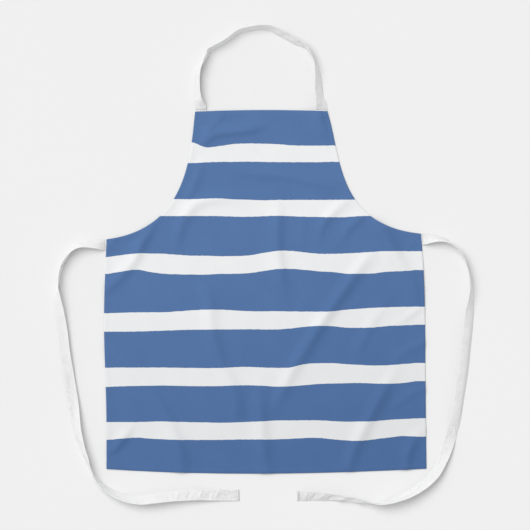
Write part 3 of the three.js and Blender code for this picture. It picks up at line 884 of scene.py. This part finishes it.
def seam_line(name, inset, before, after, step):
    """Even places along one edge of the panel, moved into it by inset: places, ways."""
    line = edges[name]
    total = lengths_along(line)[-1]
    at = np.linspace(before, total - after, int(round((total - before - after) / step)) + 1)
    way = resample(line, np.minimum(at + 0.5 * MM, total)) - resample(line, np.maximum(at - 0.5 * MM, 0))
    way /= np.linalg.norm(way, axis=1)[:, None]
    return resample(line, at) + inset * np.stack([way[:, 1], -way[:, 0]], 1), way


into = inward(outline)
rim = outline + into * ROLL
inner_lines = [
    seam_line(name, (width - STITCH_FROM_FOLD + off) * MM, 0.012, 0.012, SEAM_STEP)[0]
    for name, width in HEM_WIDTHS.items()
    for off in (-1.6, 0, 1.6)
]
rows = np.arange(-0.400, 0.400, PANEL_STEP * math.sqrt(3) / 2)
grid = np.array([
    (x, y)
    for k, y in enumerate(rows)
    for x in np.arange(-0.350 + (k % 2) * PANEL_STEP / 2, 0.350, PANEL_STEP)
])
closed = np.vstack([outline[::2], outline[:1]])
away, _, side_of = nearest_on(closed, grid)
grid = grid[(side_of < 0) & (away > ROLL + 2 * MM)]
inner_points = np.vstack(inner_lines)
away, _, side_of = nearest_on(closed, inner_points)
inner_points = inner_points[(side_of < 0) & (away > ROLL + 1.2 * MM)]
taken = kdtree.KDTree(len(inner_points))
for k, p in enumerate(inner_points):
    taken.insert((*p, 0), k)
taken.balance()
grid = grid[[taken.find((*p, 0))[2] > 1.8 * MM for p in grid]]
flat_points = [Vector(p) for p in np.vstack([rim, inner_points, grid])]
ring = list(range(len(rim)))
flat, _, cells, origin, _, _ = geometry.delaunay_2d_cdt(flat_points, [], [ring], 1, 1e-7)
flat = np.array([tuple(p) for p in flat])
cells = np.array([c for c in cells if len(c) == 3])
corner = flat[cells]
turn = np.cross(corner[:, 1] - corner[:, 0], corner[:, 2] - corner[:, 0])
cells[turn < 0] = cells[turn < 0][:, ::-1]
rim_at = {old: new for new, sources in enumerate(origin) for old in sources if old < len(rim)}
rim_at = np.array([rim_at[k] for k in ring])

under = panel_bottom(flat)
top = under + CLOTH_THICK
count, around = len(flat), len(rim)
rim_top = top[rim_at]
lip = fold_height(outline) + HEM_BASE + (PANEL_OVER_TAPE - 0.06 * MM - HEM_BASE) * seam_boxes(outline)
lip_inner = outline + into * LIP_DEPTH
back_flat = flat.copy()
back_flat[rim_at] = lip_inner
back_z = under.copy()
back_z[rim_at] = panel_bottom(lip_inner)
bevel = ROLL * (1 - math.sqrt(0.5))
soft = 0.18 * MM
rings = [
    (outline + into * bevel, rim_top - bevel),
    (outline, rim_top - ROLL),
    (outline, lip + soft),
    (outline + into * soft * 0.3, lip + soft * 0.3),
    (outline + into * soft, lip),
    (outline + into * (LIP_DEPTH - 0.1 * MM), lip),
]
points = np.vstack([
    np.column_stack([flat, top]), np.column_stack([back_flat, back_z]), *[np.column_stack(r) for r in rings]
])
loops = [rim_at, *[2 * count + k * around + np.arange(around) for k in range(len(rings))], count + rim_at]
sides = []
for upper, lower in zip(loops, loops[1:]):
    after_upper, after_lower = np.roll(upper, -1), np.roll(lower, -1)
    sides.append(np.stack([upper, after_upper, after_lower, lower], 1))
faces = [*cells.tolist(), *(cells[:, ::-1] + count).tolist(), *np.vstack(sides).tolist()]
printed = np.zeros(len(faces))
printed[len(cells) : 2 * len(cells)] = 1
ink = stripe_distance(points[:, :2])
# The panel's colour carries painted shade towards its lower right, as light falling off.
panel = make_piece(
    "front_panel_cloth", points, faces, [PRINTED, CLOTH_BACK],
    {"print": ink, "painted_falloff": painted_light_falloff(points), "show": 0.42 * smoothstep(ink, -0.6, 0.6)}, printed,
)
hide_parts("front_panel")
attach(panel, "apron")

# ---------- hems, their stitches, the sewn tape ends and their tacks ----------

def slope_up(points, height):
    """Unit normals of a height field, pointing up."""
    step = 0.6 * MM
    dx = (height(points + [step, 0]) - height(points - [step, 0])) / (2 * step)
    dy = (height(points + [0, step]) - height(points - [0, step])) / (2 * step)
    normal = np.column_stack([-dx, -dy, np.ones(len(points))])
    return normal / np.linalg.norm(normal, axis=1)[:, None]


def on_front(places, ways):
    """Stitches lying in the front of the panel: places, ways, normals."""
    normals = slope_up(places, panel_top)
    middle = np.column_stack([places, panel_top(places) - 0.06 * MM])
    return middle, np.column_stack([ways, slope_along(places, ways, panel_top)]), normals


def on_back(places, ways, base):
    """The same stitches where they show behind, on a hem or tape whose back is base above the folds."""
    normals = -slope_up(places, fold_height)
    middle = np.column_stack([places, fold_height(places) + base])
    return middle, np.column_stack([ways, slope_along(places, ways, fold_height)]), normals


def slope_along(places, ways, height):
    step = 0.8 * MM
    return (height(places + ways * step) - height(places - ways * step)) / (2 * step)


pieces_on_panel = []
for name, width in HEM_WIDTHS.items():
    before, after = (value * MM for value in HEM_CLEARANCES[name])
    columns = np.array([EDGE_RECESS, 1.2, 0.3 * width, 0.6 * width, width - 1, width - 0.25, width]) * MM
    places = [seam_line(name, inset, before, after, 3 * MM)[0] for inset in columns]
    n, m = len(places[0]), len(columns)
    flat_hem = np.stack(places, 1).reshape(-1, 2)
    seed = sum(map(ord, name))
    run = np.repeat(np.arange(n) * 3.0, m)
    inset = np.tile(columns, n)
    ripple = 0.1 * MM * smooth_noise(run, inset / MM, 8, seed + 5) * smoothstep(inset, 1 * MM, 4 * MM)
    base = fold_height(flat_hem) + HEM_BASE + np.maximum(ripple, -0.05 * MM)
    thin = np.tile(np.array([0.5, 1, 1, 1, 1, 0.85, 0.35]), n) * HEM_THICK / 2
    middle = base + HEM_THICK / 2
    mirrored = flat_hem + 2 * (seam_line(name, 0, before, after, 3 * MM)[0].repeat(m, 0) - flat_hem)
    vertices = np.vstack([np.column_stack([flat_hem, middle + thin]), np.column_stack([flat_hem, middle - thin])])
    i, k = (g.ravel() for g in np.meshgrid(np.arange(n - 1), np.arange(m - 1), indexing="ij"))
    a = i * m + k
    high = np.stack([a, a + m, a + m + 1, a + 1], 1)
    low = high[:, ::-1] + n * m
    border = [*range(0, n * m, m), *range((n - 1) * m + 1, n * m), *range((n - 1) * m - 1, 0, -m), *range(m - 2, 0, -1)]
    border = np.array(border)
    nxt = np.roll(border, -1)
    rim_faces = np.stack([nxt, border, border + n * m, nxt + n * m], 1)
    ink = stripe_distance(np.vstack([mirrored, mirrored]))
    # The hems carry no painted shade.
    hem = make_piece(
        name + "_hem_cloth", vertices, np.vstack([high, low, rim_faces]).tolist(), [PRINTED],
        {"print": ink, "painted_falloff": np.ones(len(ink))},
    )
    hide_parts(name + "_hem")

    seam, ways = seam_line(name, (width - STITCH_FROM_FOLD) * MM, before, after, STITCH_PITCH)
    stitches = stitch_rows(
        name + "_hem_stitches", [on_front(seam, ways), on_back(seam + ways * STITCH_PITCH / 2, ways, HEM_BASE)]
    )
    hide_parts(name + "_hem_stitching")
    pieces_on_panel += [hem, stitches]

for name, ((x, y), way) in SEAMS.items():
    seam, way = np.array([x, y]) * MM, np.array(way, float)
    aside = np.array([-way[1], way[0]])
    reach = SEWN_TAIL + SEAM_SHOW[name]
    run = np.linspace(0, reach, 12)
    line = seam - way * (SEWN_TAIL - run)[:, None]
    middle = np.column_stack([line, fold_height(line) + SEWN_BASE + TAPE_THICK / 2])
    flat_across = np.tile([*aside, 0.0], (len(run), 1))
    up = np.tile(UP, (len(run), 1))
    sewn = ribbon(name + "_sewn_tape", (run, middle, flat_across, up), TAPE_WIDTH / 2, TAPE_THICK, follow=fold_height)
    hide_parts(name + "_sewn_end")

    centre = seam - way * (SEWN_TAIL / 2 + TACK_SETBACK)
    half = TACK_SIZE / 2
    corners = [centre + way * a * half + aside * b * half for a, b in ((1, 1), (1, -1), (-1, -1), (-1, 1))]
    runs = [(corners[k], corners[(k + 1) % 4]) for k in range(4)] + [(corners[0], corners[2]), (corners[1], corners[3])]
    rows = []
    for start, end in runs:
        length = np.linalg.norm(end - start)
        number = int(round(length / TACK_PITCH))
        places = start + (end - start) * ((np.arange(number) + 0.5) / number)[:, None]
        ways = np.tile((end - start) / length, (number, 1))
        rows += [on_front(places, ways), on_back(places, ways, SEWN_BASE)]
    tack = stitch_rows(name + "_tack_stitches", rows, length=TACK_PITCH * 0.8)
    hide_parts(name + "_tack")
    pieces_on_panel += [sewn, tack]

for piece in pieces_on_panel:
    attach(piece, "apron")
▬▬▬▬▬▬
TASK DETAILS:
Return only the lines spanning from the first line of the material through the line with "return resample(line, at)", copied exactly, both ends kept.

TASK SOLUTION:
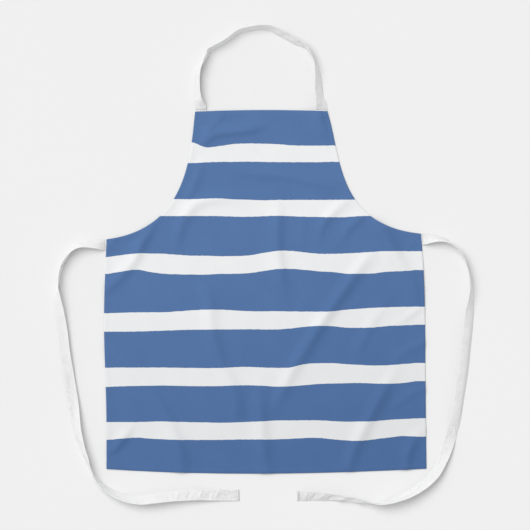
Write part 3 of the three.js and Blender code for this picture. It picks up at line 884 of scene.py. This part finishes it.
def seam_line(name, inset, before, after, step):
    """Even places along one edge of the panel, moved into it by inset: places, ways."""
    line = edges[name]
    total = lengths_along(line)[-1]
    at = np.linspace(before, total - after, int(round((total - before - after) / step)) + 1)
    way = resample(line, np.minimum(at + 0.5 * MM, total)) - resample(line, np.maximum(at - 0.5 * MM, 0))
    way /= np.linalg.norm(way, axis=1)[:, None]
    return resample(line, at) + inset * np.stack([way[:, 1], -way[:, 0]], 1), way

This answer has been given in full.